▶ Available records
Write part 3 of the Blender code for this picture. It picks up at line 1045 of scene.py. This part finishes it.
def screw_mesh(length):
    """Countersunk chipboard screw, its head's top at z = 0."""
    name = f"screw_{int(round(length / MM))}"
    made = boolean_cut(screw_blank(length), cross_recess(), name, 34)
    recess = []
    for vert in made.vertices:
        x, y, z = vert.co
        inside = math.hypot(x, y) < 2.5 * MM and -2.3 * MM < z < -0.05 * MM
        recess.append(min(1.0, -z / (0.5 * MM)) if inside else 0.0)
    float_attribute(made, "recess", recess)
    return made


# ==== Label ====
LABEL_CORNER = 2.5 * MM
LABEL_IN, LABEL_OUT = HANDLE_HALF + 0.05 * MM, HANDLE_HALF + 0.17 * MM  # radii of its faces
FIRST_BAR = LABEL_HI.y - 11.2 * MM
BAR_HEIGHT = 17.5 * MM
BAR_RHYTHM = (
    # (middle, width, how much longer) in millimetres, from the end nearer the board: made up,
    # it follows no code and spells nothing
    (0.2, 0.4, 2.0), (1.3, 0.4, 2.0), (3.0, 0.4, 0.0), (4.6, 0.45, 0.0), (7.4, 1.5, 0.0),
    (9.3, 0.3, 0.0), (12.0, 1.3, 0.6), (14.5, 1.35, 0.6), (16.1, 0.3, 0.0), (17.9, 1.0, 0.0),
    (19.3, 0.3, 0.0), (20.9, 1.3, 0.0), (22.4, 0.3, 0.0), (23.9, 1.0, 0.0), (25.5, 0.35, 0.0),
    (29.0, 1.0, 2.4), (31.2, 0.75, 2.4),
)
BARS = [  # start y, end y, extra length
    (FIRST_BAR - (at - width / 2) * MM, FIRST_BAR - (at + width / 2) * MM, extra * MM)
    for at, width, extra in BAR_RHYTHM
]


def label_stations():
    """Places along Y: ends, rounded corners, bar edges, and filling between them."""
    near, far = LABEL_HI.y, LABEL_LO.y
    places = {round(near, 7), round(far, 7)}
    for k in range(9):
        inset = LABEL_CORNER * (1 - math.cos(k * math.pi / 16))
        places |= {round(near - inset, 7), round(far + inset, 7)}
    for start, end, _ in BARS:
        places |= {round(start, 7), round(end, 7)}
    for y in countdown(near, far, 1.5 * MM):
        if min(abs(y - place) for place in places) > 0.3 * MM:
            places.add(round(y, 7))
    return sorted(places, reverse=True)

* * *

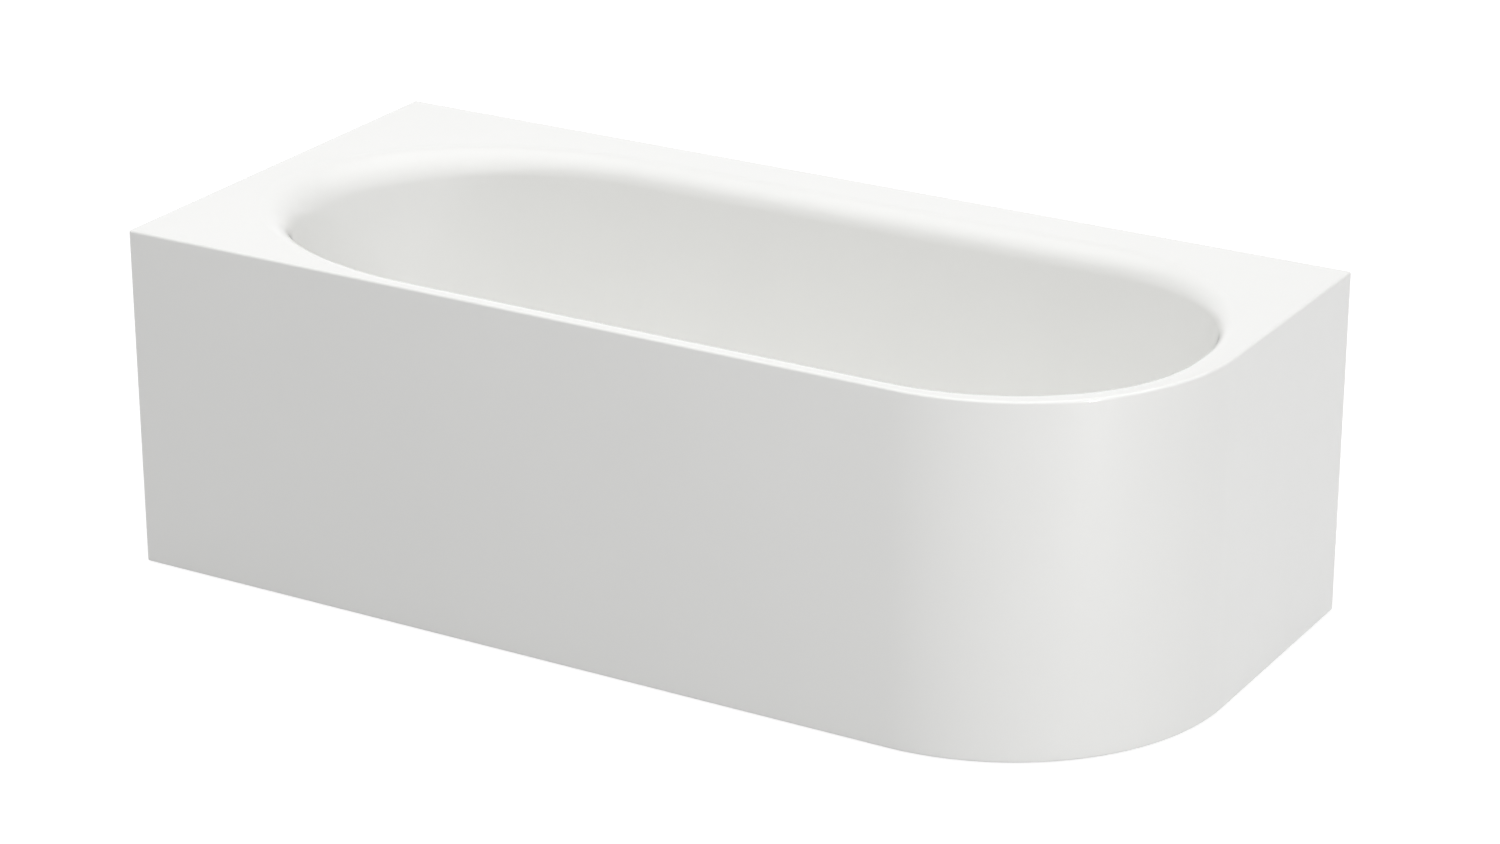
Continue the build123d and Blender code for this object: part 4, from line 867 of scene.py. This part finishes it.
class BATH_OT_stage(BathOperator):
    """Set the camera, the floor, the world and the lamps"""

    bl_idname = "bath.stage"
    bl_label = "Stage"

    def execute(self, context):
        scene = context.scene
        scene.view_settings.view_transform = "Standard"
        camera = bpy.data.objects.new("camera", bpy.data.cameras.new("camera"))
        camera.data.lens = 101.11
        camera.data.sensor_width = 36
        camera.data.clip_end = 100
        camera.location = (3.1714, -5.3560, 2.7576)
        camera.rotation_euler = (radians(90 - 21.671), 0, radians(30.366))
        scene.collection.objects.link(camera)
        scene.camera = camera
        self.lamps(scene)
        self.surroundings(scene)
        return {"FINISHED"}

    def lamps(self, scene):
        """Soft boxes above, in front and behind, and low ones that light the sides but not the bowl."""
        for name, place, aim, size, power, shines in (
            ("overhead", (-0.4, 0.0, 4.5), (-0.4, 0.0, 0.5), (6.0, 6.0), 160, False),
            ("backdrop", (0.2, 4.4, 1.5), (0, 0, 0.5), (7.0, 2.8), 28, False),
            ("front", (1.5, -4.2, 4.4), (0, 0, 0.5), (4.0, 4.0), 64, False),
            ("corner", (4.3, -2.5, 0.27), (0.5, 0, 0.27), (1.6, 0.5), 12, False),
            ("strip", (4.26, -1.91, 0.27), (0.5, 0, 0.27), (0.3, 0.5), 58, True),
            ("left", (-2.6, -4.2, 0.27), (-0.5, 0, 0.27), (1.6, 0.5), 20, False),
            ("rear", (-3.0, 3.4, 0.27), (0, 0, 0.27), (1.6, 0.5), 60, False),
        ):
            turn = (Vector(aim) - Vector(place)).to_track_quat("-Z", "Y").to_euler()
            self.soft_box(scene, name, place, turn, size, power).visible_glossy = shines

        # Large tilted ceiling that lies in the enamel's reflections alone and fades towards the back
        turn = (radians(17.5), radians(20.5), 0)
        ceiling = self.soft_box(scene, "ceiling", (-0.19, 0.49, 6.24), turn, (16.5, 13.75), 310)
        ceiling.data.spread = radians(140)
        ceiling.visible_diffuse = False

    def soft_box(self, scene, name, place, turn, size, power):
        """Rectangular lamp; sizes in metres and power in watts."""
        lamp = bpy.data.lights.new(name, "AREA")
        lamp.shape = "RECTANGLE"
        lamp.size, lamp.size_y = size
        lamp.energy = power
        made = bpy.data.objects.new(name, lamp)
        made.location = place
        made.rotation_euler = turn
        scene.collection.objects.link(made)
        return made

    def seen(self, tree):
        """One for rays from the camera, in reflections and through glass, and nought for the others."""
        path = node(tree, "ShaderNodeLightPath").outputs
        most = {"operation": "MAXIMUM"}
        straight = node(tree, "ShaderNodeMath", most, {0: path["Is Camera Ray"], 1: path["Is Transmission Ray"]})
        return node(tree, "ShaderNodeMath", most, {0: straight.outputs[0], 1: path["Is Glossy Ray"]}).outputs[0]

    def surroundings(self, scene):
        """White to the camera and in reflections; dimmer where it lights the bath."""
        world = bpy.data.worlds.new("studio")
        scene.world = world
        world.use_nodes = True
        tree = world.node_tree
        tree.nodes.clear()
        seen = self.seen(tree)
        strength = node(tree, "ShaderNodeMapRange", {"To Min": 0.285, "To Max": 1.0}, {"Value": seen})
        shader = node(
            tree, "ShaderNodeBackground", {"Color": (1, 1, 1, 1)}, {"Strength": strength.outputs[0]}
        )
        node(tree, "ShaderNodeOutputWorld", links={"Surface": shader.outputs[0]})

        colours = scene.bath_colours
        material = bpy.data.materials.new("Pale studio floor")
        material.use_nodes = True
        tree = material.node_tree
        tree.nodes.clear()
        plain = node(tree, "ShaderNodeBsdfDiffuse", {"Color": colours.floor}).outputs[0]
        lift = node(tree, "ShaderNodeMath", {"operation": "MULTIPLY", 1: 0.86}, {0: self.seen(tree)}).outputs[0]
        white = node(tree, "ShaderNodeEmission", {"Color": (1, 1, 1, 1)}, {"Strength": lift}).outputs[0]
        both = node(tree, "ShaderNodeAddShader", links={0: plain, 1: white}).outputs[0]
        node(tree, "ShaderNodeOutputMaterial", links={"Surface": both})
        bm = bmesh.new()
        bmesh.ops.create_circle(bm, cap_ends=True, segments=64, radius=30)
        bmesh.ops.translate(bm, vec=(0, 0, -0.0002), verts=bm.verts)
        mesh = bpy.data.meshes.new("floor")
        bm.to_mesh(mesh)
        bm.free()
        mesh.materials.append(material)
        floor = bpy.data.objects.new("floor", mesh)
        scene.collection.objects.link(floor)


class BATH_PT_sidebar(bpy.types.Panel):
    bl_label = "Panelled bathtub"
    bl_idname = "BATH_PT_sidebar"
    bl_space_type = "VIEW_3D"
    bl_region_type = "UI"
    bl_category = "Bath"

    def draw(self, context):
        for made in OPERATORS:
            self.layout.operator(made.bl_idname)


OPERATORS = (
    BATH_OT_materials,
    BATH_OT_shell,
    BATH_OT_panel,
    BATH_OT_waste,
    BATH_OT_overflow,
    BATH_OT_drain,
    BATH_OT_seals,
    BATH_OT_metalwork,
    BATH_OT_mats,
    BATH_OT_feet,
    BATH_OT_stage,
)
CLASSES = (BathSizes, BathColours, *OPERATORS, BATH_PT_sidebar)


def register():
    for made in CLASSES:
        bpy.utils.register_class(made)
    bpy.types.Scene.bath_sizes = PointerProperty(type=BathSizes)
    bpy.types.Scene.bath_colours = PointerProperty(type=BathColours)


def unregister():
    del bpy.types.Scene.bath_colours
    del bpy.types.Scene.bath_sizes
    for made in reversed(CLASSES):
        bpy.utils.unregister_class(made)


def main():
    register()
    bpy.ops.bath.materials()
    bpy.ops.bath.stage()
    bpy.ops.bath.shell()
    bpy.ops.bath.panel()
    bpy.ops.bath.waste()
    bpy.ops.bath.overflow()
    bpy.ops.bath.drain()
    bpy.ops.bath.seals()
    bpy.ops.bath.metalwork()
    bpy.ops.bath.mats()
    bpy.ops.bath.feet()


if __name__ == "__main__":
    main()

---

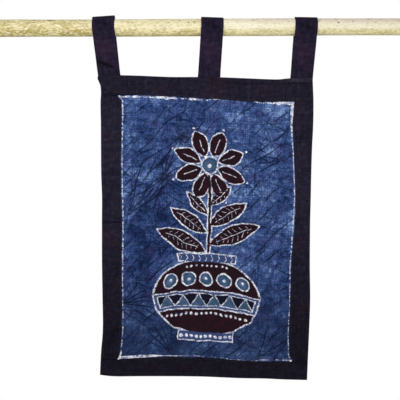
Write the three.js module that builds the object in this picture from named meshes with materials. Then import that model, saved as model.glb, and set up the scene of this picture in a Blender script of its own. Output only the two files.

▶ Exercise details
Begin with the line containing "Continue the build123d" and end with the line containing "ceiling.visible_diffuse = False"; repeat every line from start to finish exactly, and nothing outside them.

▶ Response to the task
Continue the build123d and Blender code for this object: part 4, from line 867 of scene.py. This part finishes it.
class BATH_OT_stage(BathOperator):
    """Set the camera, the floor, the world and the lamps"""

    bl_idname = "bath.stage"
    bl_label = "Stage"

    def execute(self, context):
        scene = context.scene
        scene.view_settings.view_transform = "Standard"
        camera = bpy.data.objects.new("camera", bpy.data.cameras.new("camera"))
        camera.data.lens = 101.11
        camera.data.sensor_width = 36
        camera.data.clip_end = 100
        camera.location = (3.1714, -5.3560, 2.7576)
        camera.rotation_euler = (radians(90 - 21.671), 0, radians(30.366))
        scene.collection.objects.link(camera)
        scene.camera = camera
        self.lamps(scene)
        self.surroundings(scene)
        return {"FINISHED"}

    def lamps(self, scene):
        """Soft boxes above, in front and behind, and low ones that light the sides but not the bowl."""
        for name, place, aim, size, power, shines in (
            ("overhead", (-0.4, 0.0, 4.5), (-0.4, 0.0, 0.5), (6.0, 6.0), 160, False),
            ("backdrop", (0.2, 4.4, 1.5), (0, 0, 0.5), (7.0, 2.8), 28, False),
            ("front", (1.5, -4.2, 4.4), (0, 0, 0.5), (4.0, 4.0), 64, False),
            ("corner", (4.3, -2.5, 0.27), (0.5, 0, 0.27), (1.6, 0.5), 12, False),
            ("strip", (4.26, -1.91, 0.27), (0.5, 0, 0.27), (0.3, 0.5), 58, True),
            ("left", (-2.6, -4.2, 0.27), (-0.5, 0, 0.27), (1.6, 0.5), 20, False),
            ("rear", (-3.0, 3.4, 0.27), (0, 0, 0.27), (1.6, 0.5), 60, False),
        ):
            turn = (Vector(aim) - Vector(place)).to_track_quat("-Z", "Y").to_euler()
            self.soft_box(scene, name, place, turn, size, power).visible_glossy = shines

        # Large tilted ceiling that lies in the enamel's reflections alone and fades towards the back
        turn = (radians(17.5), radians(20.5), 0)
        ceiling = self.soft_box(scene, "ceiling", (-0.19, 0.49, 6.24), turn, (16.5, 13.75), 310)
        ceiling.data.spread = radians(140)
        ceiling.visible_diffuse = False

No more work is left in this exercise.